The trade accusations add to friction inside the bloc. Russia’s ban on European food imports, a response to sanctions over Ukraine, has disrupted transit to Kazakhstan and Belarus, while Putin’s leading role has caused unease.

There’s no immediate prospect for a common currency or deeper integration, according to Belarusian President Aleksandr Lukashenko, who said in April that neither his nation nor Kazakhstan are ready to become “a member of some empire.”

The tension also belies a March pledge by Russia, Kazakhstan and Belarus to stick together in the face of declining energy prices and sanctions. While Nazarbayev spoke of the need “to develop a common plan of action,” officials are still deciding when to discuss coordinating monetary and budget policy, Russia’s RBC Daily newspaper reported Monday.

Kazakhstan didn’t inform Russia in advance of its devaluation plan, according to Massimov, the nation’s premier.

“This is a sovereign right for Kazakhstan to make such kind of decision,” he said Saturday in an interview. “That’s why we did it ourselves.”

‘Lead Violin’

Nazarbayev, whose nation is also grappling with a weaker currency in China, its second-largest trading partner behind Russia, has sought to calm nerves. He steered clear of blaming Russia, saying instead that some businesses had taken advantage of currency disparities.

“I’m not criticizing anyone -- Russia lives in difficult conditions, sanctions, China also has things going on,” he said. “In market conditions, you understand, just as we can’t force you to do unnecessary things, so they can’t.
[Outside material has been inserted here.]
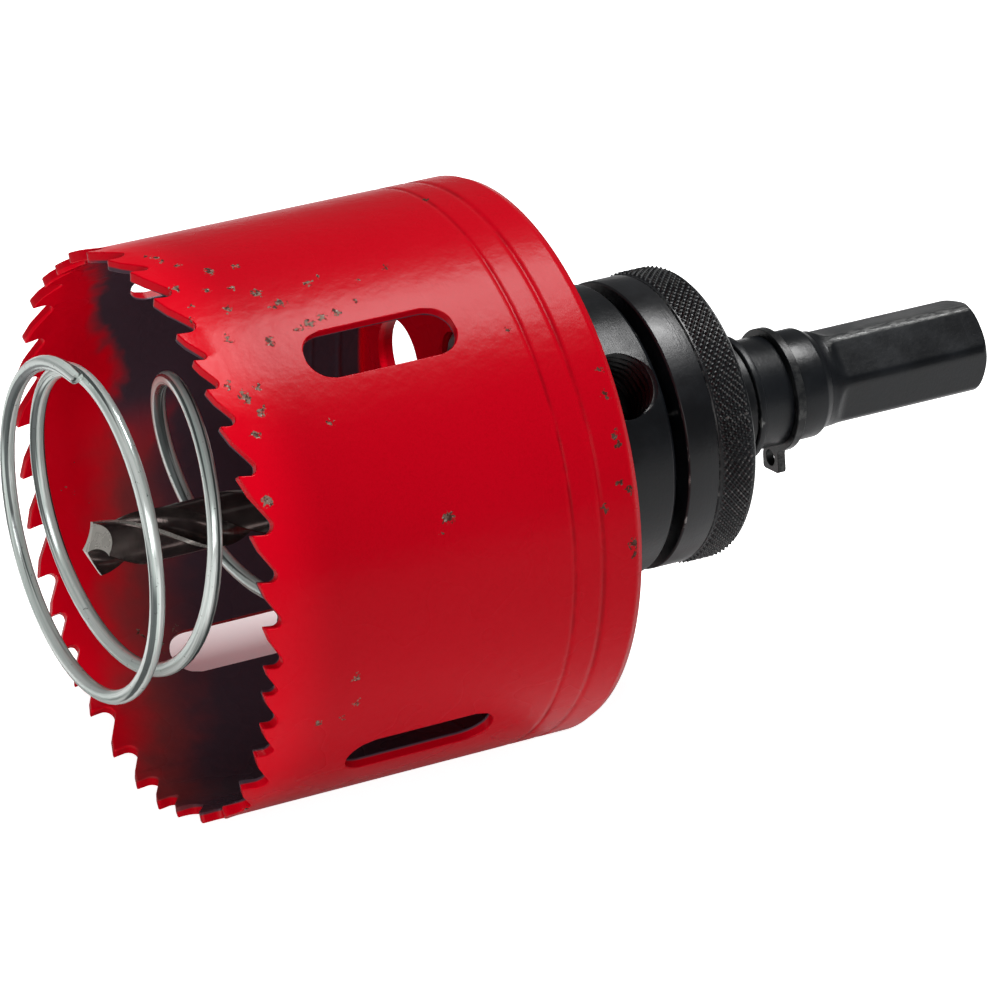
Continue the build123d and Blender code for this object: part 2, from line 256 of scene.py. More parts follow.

Every business makes use of the situation.” He said that “the only way forward is competitiveness.”

That view may not be enough to temper unease with Putin’s union.

Russia is the “lead violin in the integration process, so it has an influence on what’s happening in Kazakhstan,” Alexei Portanskiy, a professor at the Higher School of Economics in Moscow and a specialist in trade policy, said by phone. “Now the Eurasian Economic Union is going through additional problems because of the crisis in Russia.”